Bruxelles, le 19 août 2025

Abel NTIMPIRANTIJE

[1] Le 22 août 1988, une lettre ouverte adressée au président du Burundi dénonce les massacres en cours dans le Nord, perçus comme une répétition du génocide de 1972. Les signataires accusent le pouvoir de manipuler l’opinion et de désigner les Hutu comme « ennemis de la Nation » pour justifier une répression sanglante. Ils évoquent l’inaction de l’armée, l’exécution d’intellectuels hutu et la censure des médias. La communauté internationale, l’OUA et les pays voisins sont appelés à intervenir d’urgence. Enfin, la lettre réclame l’arrêt des violences, la création d’une commission nationale multiethnique et l’intégration des Hutu dans la vie politique et la défense du pays.

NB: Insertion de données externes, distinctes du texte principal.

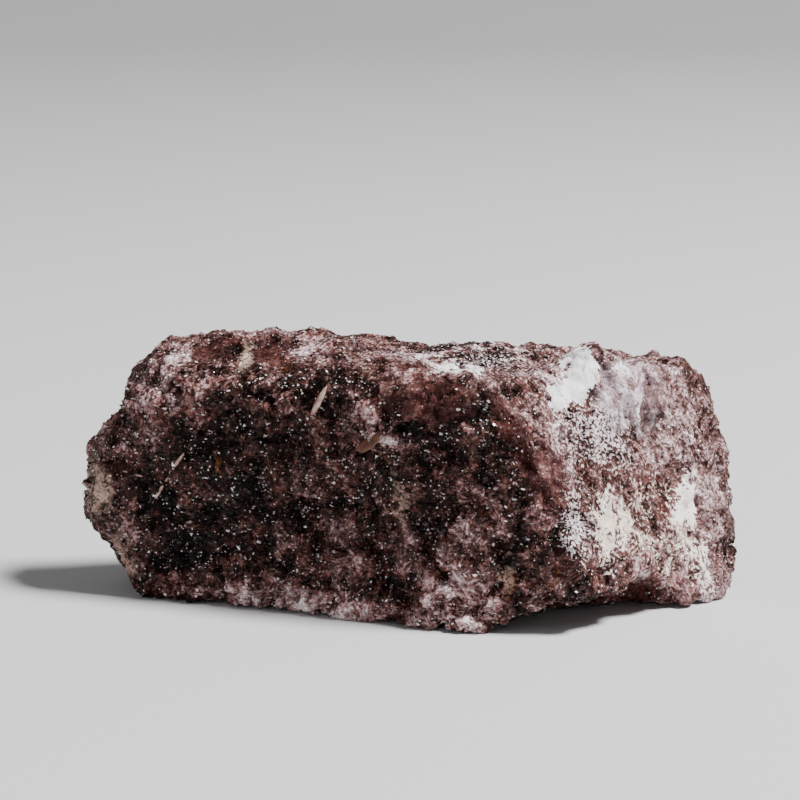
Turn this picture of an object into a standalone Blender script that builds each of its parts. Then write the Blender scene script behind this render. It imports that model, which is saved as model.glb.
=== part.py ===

[2] Quelle mémoire 34 après les massacres de Ntega Marangara ? par Joseph MASABO, signataire de la lettre ouverte. Lausanne, 22 Août 2022 : « je garde en mémoire l’horreur d’août 1988 : des villages entiers détruits, des milliers de morts et des réfugiés fuyant sous les bombes. Avec 26 autres, j’ai signé la lettre ouverte adressée au président Buyoya pour dénoncer ces massacres et exiger des réformes démocratiques. Aujourd’hui, je témoigne pour rappeler que la mémoire est notre seule arme contre la répétition de l’histoire ».